**Written problem**
Set down all of the data exactly as it appears.

**Source records**
━━━━━━

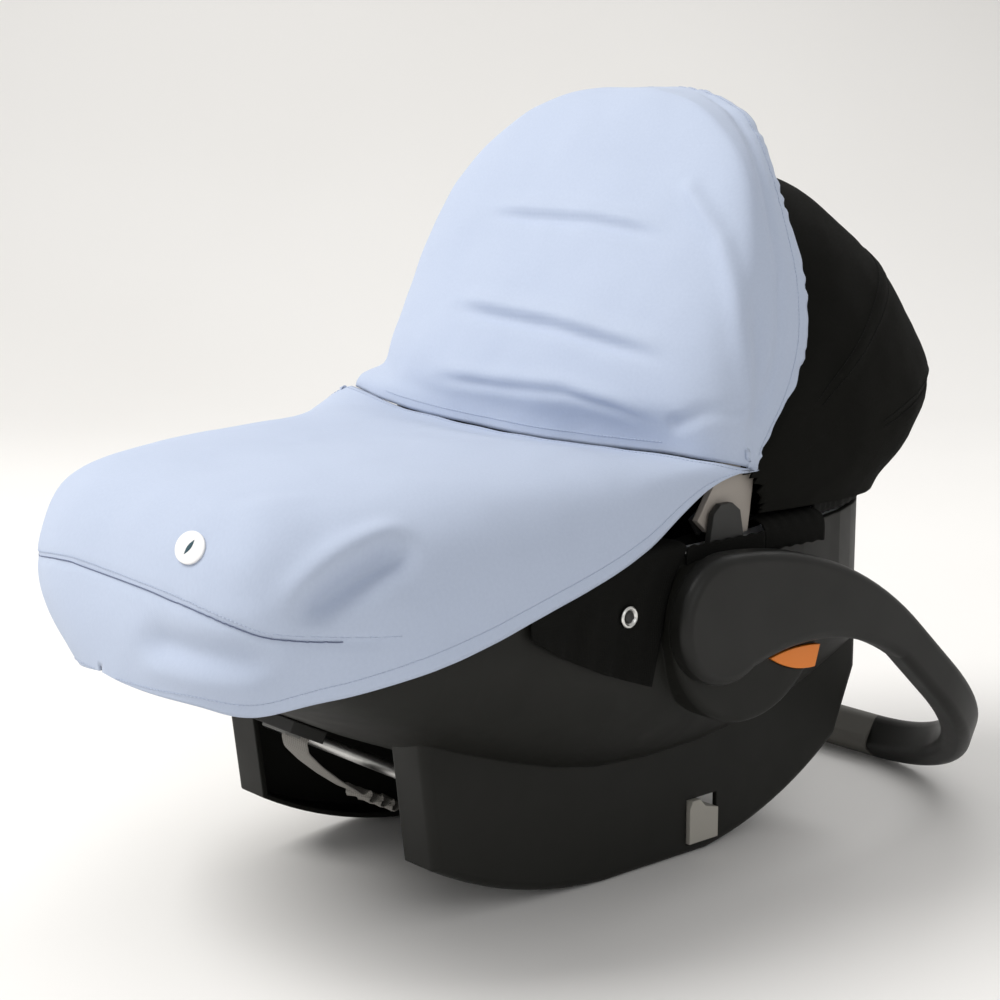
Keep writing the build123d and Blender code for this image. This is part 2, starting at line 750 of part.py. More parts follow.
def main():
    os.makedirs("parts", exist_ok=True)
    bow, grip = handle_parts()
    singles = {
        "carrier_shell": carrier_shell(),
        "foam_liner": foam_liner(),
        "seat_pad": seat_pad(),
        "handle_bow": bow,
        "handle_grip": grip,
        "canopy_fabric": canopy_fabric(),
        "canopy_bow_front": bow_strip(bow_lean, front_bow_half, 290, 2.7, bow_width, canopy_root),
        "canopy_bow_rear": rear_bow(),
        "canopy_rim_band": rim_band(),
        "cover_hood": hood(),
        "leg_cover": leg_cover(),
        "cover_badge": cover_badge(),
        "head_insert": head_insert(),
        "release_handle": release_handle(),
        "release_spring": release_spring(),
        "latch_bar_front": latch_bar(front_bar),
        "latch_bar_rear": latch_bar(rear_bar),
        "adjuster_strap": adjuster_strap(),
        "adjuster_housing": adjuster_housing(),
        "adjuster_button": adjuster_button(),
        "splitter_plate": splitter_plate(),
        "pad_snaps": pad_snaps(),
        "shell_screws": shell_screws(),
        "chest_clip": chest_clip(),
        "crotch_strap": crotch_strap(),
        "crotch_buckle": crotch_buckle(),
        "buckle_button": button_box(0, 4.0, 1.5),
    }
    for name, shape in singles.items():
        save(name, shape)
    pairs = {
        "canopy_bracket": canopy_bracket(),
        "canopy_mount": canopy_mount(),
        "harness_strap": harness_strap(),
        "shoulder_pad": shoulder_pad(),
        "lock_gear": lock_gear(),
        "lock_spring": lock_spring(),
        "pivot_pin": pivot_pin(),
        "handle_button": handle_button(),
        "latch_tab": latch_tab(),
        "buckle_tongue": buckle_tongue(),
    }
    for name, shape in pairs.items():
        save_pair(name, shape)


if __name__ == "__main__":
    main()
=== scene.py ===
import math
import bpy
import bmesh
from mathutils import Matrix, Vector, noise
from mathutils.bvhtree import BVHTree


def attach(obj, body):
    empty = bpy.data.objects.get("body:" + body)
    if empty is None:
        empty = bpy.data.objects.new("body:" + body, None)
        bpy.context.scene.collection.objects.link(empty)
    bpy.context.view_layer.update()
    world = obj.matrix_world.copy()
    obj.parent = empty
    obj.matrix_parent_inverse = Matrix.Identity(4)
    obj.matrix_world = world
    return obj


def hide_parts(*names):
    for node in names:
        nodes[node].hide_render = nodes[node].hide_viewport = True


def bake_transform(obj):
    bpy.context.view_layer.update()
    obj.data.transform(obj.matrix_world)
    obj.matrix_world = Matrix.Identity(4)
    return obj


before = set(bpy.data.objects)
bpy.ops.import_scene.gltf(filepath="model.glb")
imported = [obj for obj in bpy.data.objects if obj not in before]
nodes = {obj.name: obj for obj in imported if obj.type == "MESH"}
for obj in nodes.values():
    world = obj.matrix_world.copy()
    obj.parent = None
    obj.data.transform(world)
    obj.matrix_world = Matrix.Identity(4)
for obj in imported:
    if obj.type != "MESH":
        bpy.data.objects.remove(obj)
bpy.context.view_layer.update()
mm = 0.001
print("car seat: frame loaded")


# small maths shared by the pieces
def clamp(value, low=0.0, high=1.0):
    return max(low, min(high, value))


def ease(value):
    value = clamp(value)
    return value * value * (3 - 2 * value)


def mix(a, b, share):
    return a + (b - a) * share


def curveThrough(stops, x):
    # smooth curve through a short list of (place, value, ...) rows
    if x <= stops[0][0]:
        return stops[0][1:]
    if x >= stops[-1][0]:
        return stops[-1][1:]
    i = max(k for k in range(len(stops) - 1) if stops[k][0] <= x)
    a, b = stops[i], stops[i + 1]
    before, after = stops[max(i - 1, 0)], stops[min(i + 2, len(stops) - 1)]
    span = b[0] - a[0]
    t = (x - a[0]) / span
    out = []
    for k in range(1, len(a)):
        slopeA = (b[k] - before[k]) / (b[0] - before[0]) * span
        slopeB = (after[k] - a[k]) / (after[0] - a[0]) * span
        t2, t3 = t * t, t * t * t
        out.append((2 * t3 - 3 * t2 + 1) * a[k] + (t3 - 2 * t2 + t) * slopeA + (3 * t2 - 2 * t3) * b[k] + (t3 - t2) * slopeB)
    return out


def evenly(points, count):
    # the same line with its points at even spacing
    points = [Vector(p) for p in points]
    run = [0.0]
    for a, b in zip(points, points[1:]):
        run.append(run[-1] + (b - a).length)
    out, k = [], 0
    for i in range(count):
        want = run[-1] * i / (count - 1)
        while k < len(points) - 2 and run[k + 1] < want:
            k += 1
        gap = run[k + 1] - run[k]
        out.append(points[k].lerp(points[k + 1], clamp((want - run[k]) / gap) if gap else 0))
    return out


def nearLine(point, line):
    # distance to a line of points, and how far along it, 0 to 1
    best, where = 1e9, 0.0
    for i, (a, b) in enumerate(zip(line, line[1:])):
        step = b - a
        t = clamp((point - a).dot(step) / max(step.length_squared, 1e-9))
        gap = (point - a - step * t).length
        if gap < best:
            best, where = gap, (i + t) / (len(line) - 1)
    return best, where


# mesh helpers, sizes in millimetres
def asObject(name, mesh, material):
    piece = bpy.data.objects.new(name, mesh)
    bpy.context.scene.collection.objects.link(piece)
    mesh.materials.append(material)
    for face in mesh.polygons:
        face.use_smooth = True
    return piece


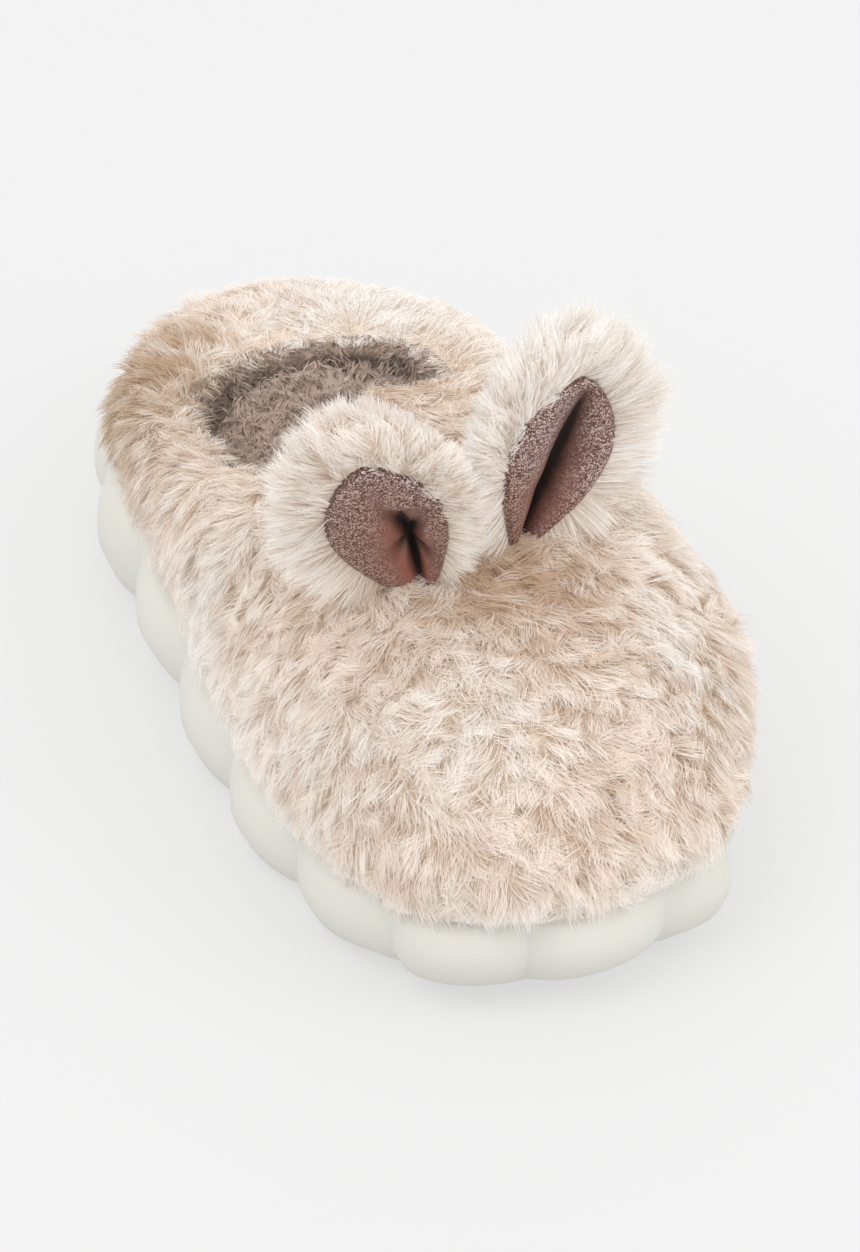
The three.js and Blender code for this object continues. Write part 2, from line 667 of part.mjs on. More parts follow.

━━━━━━

**Worked solution**
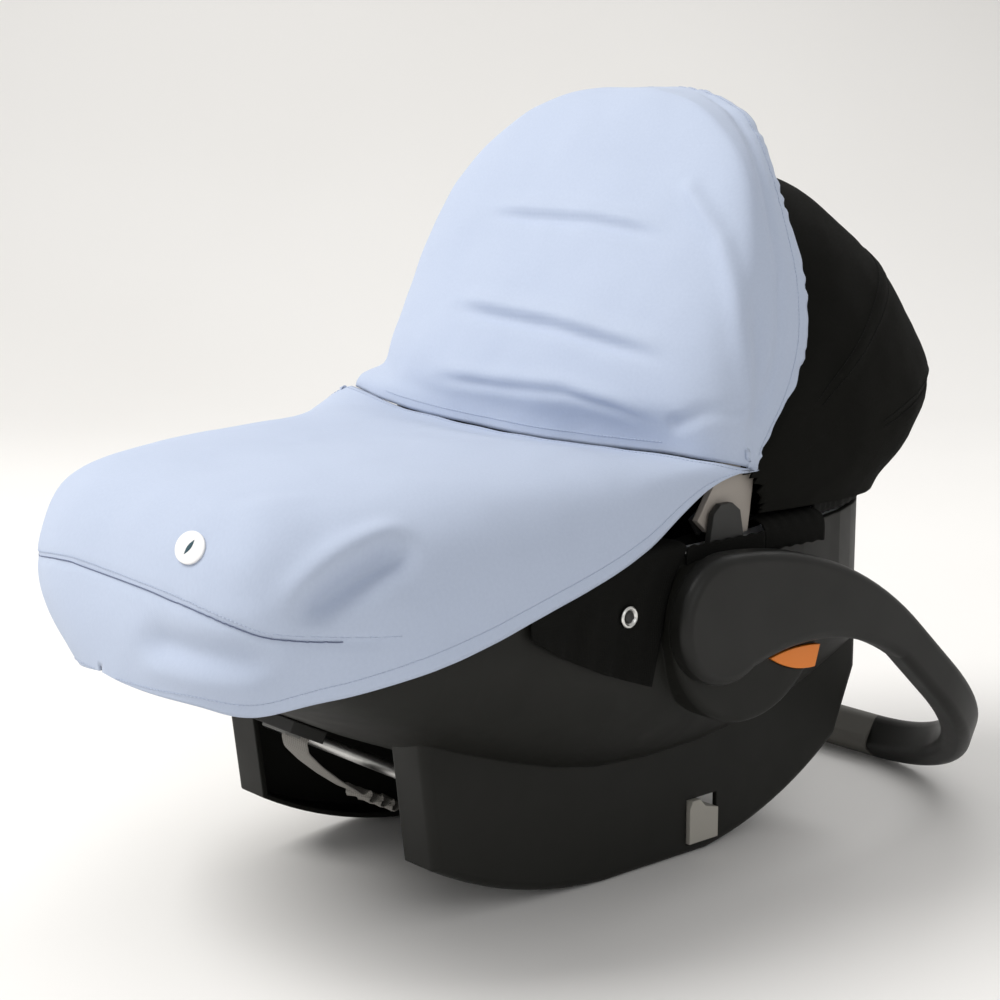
Keep writing the build123d and Blender code for this image. This is part 2, starting at line 750 of part.py. More parts follow.
def main():
    os.makedirs("parts", exist_ok=True)
    bow, grip = handle_parts()
    singles = {
        "carrier_shell": carrier_shell(),
        "foam_liner": foam_liner(),
        "seat_pad": seat_pad(),
        "handle_bow": bow,
        "handle_grip": grip,
        "canopy_fabric": canopy_fabric(),
        "canopy_bow_front": bow_strip(bow_lean, front_bow_half, 290, 2.7, bow_width, canopy_root),
        "canopy_bow_rear": rear_bow(),
        "canopy_rim_band": rim_band(),
        "cover_hood": hood(),
        "leg_cover": leg_cover(),
        "cover_badge": cover_badge(),
        "head_insert": head_insert(),
        "release_handle": release_handle(),
        "release_spring": release_spring(),
        "latch_bar_front": latch_bar(front_bar),
        "latch_bar_rear": latch_bar(rear_bar),
        "adjuster_strap": adjuster_strap(),
        "adjuster_housing": adjuster_housing(),
        "adjuster_button": adjuster_button(),
        "splitter_plate": splitter_plate(),
        "pad_snaps": pad_snaps(),
        "shell_screws": shell_screws(),
        "chest_clip": chest_clip(),
        "crotch_strap": crotch_strap(),
        "crotch_buckle": crotch_buckle(),
        "buckle_button": button_box(0, 4.0, 1.5),
    }
    for name, shape in singles.items():
        save(name, shape)
    pairs = {
        "canopy_bracket": canopy_bracket(),
        "canopy_mount": canopy_mount(),
        "harness_strap": harness_strap(),
        "shoulder_pad": shoulder_pad(),
        "lock_gear": lock_gear(),
        "lock_spring": lock_spring(),
        "pivot_pin": pivot_pin(),
        "handle_button": handle_button(),
        "latch_tab": latch_tab(),
        "buckle_tongue": buckle_tongue(),
    }
    for name, shape in pairs.items():
        save_pair(name, shape)


if __name__ == "__main__":
    main()
=== scene.py ===
import math
import bpy
import bmesh
from mathutils import Matrix, Vector, noise
from mathutils.bvhtree import BVHTree


def attach(obj, body):
    empty = bpy.data.objects.get("body:" + body)
    if empty is None:
        empty = bpy.data.objects.new("body:" + body, None)
        bpy.context.scene.collection.objects.link(empty)
    bpy.context.view_layer.update()
    world = obj.matrix_world.copy()
    obj.parent = empty
    obj.matrix_parent_inverse = Matrix.Identity(4)
    obj.matrix_world = world
    return obj


def hide_parts(*names):
    for node in names:
        nodes[node].hide_render = nodes[node].hide_viewport = True


def bake_transform(obj):
    bpy.context.view_layer.update()
    obj.data.transform(obj.matrix_world)
    obj.matrix_world = Matrix.Identity(4)
    return obj


before = set(bpy.data.objects)
bpy.ops.import_scene.gltf(filepath="model.glb")
imported = [obj for obj in bpy.data.objects if obj not in before]
nodes = {obj.name: obj for obj in imported if obj.type == "MESH"}
for obj in nodes.values():
    world = obj.matrix_world.copy()
    obj.parent = None
    obj.data.transform(world)
    obj.matrix_world = Matrix.Identity(4)
for obj in imported:
    if obj.type != "MESH":
        bpy.data.objects.remove(obj)
bpy.context.view_layer.update()
mm = 0.001
print("car seat: frame loaded")


# small maths shared by the pieces
def clamp(value, low=0.0, high=1.0):
    return max(low, min(high, value))


def ease(value):
    value = clamp(value)
    return value * value * (3 - 2 * value)


def mix(a, b, share):
    return a + (b - a) * share


def curveThrough(stops, x):
    # smooth curve through a short list of (place, value, ...) rows
    if x <= stops[0][0]:
        return stops[0][1:]
    if x >= stops[-1][0]:
        return stops[-1][1:]
    i = max(k for k in range(len(stops) - 1) if stops[k][0] <= x)
    a, b = stops[i], stops[i + 1]
    before, after = stops[max(i - 1, 0)], stops[min(i + 2, len(stops) - 1)]
    span = b[0] - a[0]
    t = (x - a[0]) / span
    out = []
    for k in range(1, len(a)):
        slopeA = (b[k] - before[k]) / (b[0] - before[0]) * span
        slopeB = (after[k] - a[k]) / (after[0] - a[0]) * span
        t2, t3 = t * t, t * t * t
        out.append((2 * t3 - 3 * t2 + 1) * a[k] + (t3 - 2 * t2 + t) * slopeA + (3 * t2 - 2 * t3) * b[k] + (t3 - t2) * slopeB)
    return out


def evenly(points, count):
    # the same line with its points at even spacing
    points = [Vector(p) for p in points]
    run = [0.0]
    for a, b in zip(points, points[1:]):
        run.append(run[-1] + (b - a).length)
    out, k = [], 0
    for i in range(count):
        want = run[-1] * i / (count - 1)
        while k < len(points) - 2 and run[k + 1] < want:
            k += 1
        gap = run[k + 1] - run[k]
        out.append(points[k].lerp(points[k + 1], clamp((want - run[k]) / gap) if gap else 0))
    return out


def nearLine(point, line):
    # distance to a line of points, and how far along it, 0 to 1
    best, where = 1e9, 0.0
    for i, (a, b) in enumerate(zip(line, line[1:])):
        step = b - a
        t = clamp((point - a).dot(step) / max(step.length_squared, 1e-9))
        gap = (point - a - step * t).length
        if gap < best:
            best, where = gap, (i + t) / (len(line) - 1)
    return best, where


# mesh helpers, sizes in millimetres
def asObject(name, mesh, material):
    piece = bpy.data.objects.new(name, mesh)
    bpy.context.scene.collection.objects.link(piece)
    mesh.materials.append(material)
    for face in mesh.polygons:
        face.use_smooth = True
    return piece


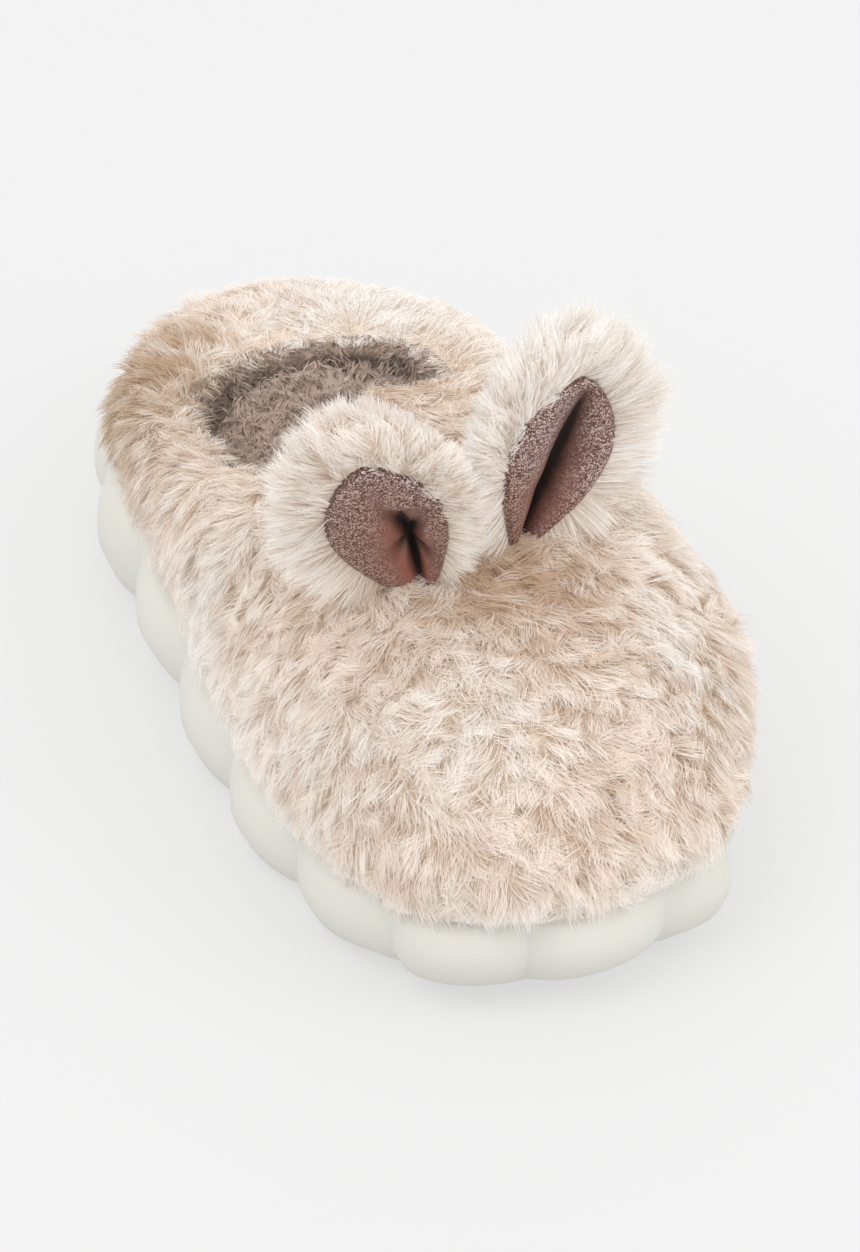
The three.js and Blender code for this object continues. Write part 2, from line 667 of part.mjs on. More parts follow.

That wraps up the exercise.